One fibre does not fit all
A key difficulty lies in the diversity of fibre itself. Fibres vary hugely in their functional characteristics. Some dissolve easily, others remain as particles. Some create structure and thickness, others don’t. And some hydrate quickly, while others continue to absorb water long after processing.
These differences have direct implications for formulation. A fibre that works in a beverage may completely fail in a dairy or bakery application. Liquid products need soluble, low-viscosity fibres, while structured products require carefully controlled thickening.
Constrained by functionality
These effects can be managed at today’s fibre levels. But they can quickly become problematic as levels increase.

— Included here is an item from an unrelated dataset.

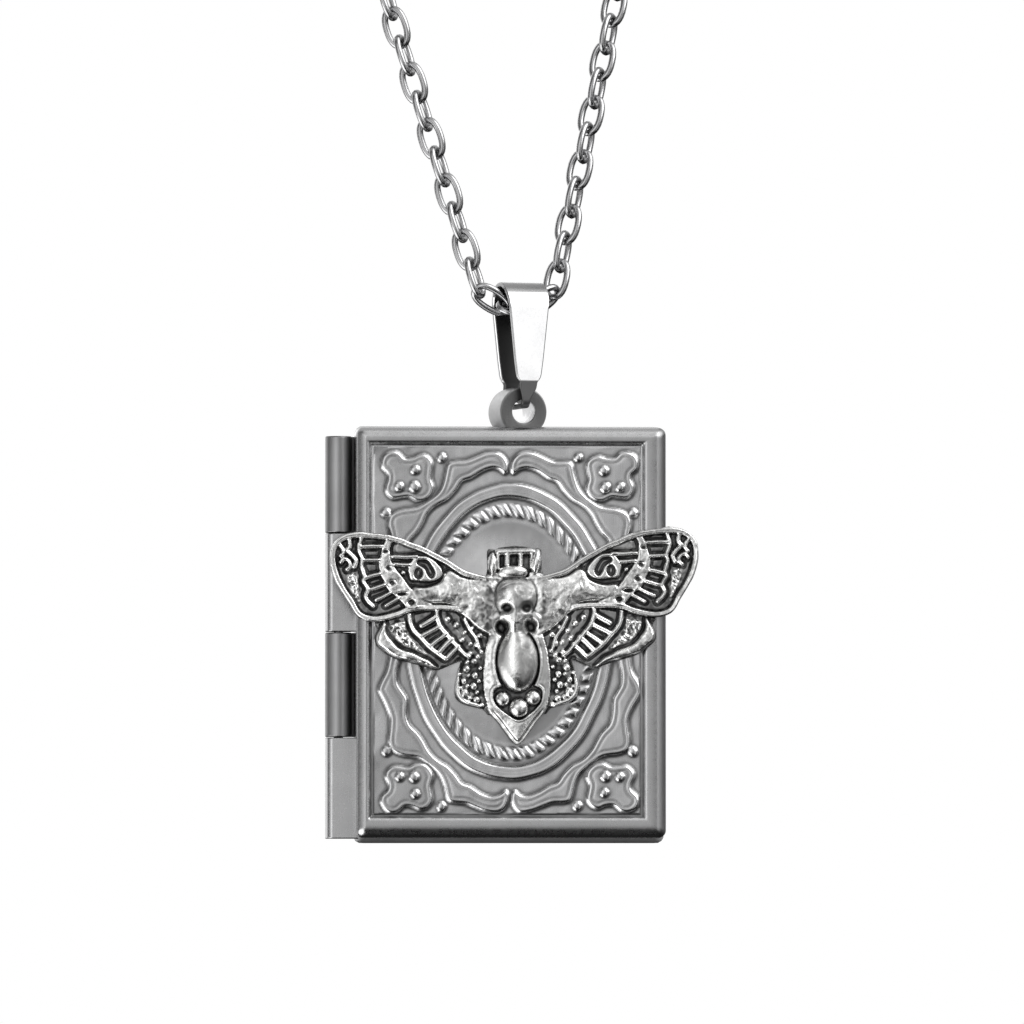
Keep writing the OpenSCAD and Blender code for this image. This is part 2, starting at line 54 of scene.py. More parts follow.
hinge_joint = next(j for j in frame["joints"] if j["name"] == "cover_hinge")
locket_centre = 1000 * np.array(hinge_joint["pos_m"]) + [HINGE_TO_CENTRE, 0, 0]
view_turn, view_rise = np.radians(-CAMERA_LEFT_DEG), np.radians(-CAMERA_BELOW_DEG)
view_right = np.array([np.cos(view_turn), np.sin(view_turn), 0])
view_back = np.array(
    [np.sin(view_turn) * np.cos(view_rise), -np.cos(view_turn) * np.cos(view_rise), np.sin(view_rise)]
)
view_up = np.cross(view_back, view_right)
aim_off_centre = view_right * AIM_RIGHT_PIXELS + view_up * AIM_ABOVE_PIXELS
aim = locket_centre + aim_off_centre / PIXELS_PER_MM
camera_place = 0.001 * (aim + CAMERA_DISTANCE * view_back)

camera_data = bpy.data.cameras.new("camera")
camera_data.lens = SENSOR_MM * CAMERA_DISTANCE / (PICTURE_PIXELS / PIXELS_PER_MM)
camera_data.clip_end = 20
camera = bpy.data.objects.new("camera", camera_data)
bpy.context.collection.objects.link(camera)
camera_rows = [[view_right[i], view_up[i], view_back[i], camera_place[i]] for i in range(3)]
camera.matrix_world = Matrix(camera_rows + [[0, 0, 0, 1]])
bpy.context.scene.camera = camera
bpy.context.scene.view_settings.view_transform = "Standard"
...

For example, fibres that bind water are effectively already used as thickeners and stabilisers. But indiscriminately adding more of these fibres will lead to excessive viscosity and a formulation that is too thick to pump or mix. The formulation becomes impossible to process, and the product becomes unmanufacturable.
Problems may not always be apparent immediately. If the chosen fibre continues to hydrate over time, a product that appears stable in the factory may become unstable later in its shelf life – perhaps becoming too thick to use or even undergoing phase separation.
Choosing the right fibre isn’t just about nutritional and health benefits. Fibre’s functionality also needs to be matched to the requirements of the product.
A molecular perspective
The functional diversity of fibres stems from their molecular diversity. Fibres differ hugely in their molecular size and structure, which affects how they interact with water and other ingredients in a formulation.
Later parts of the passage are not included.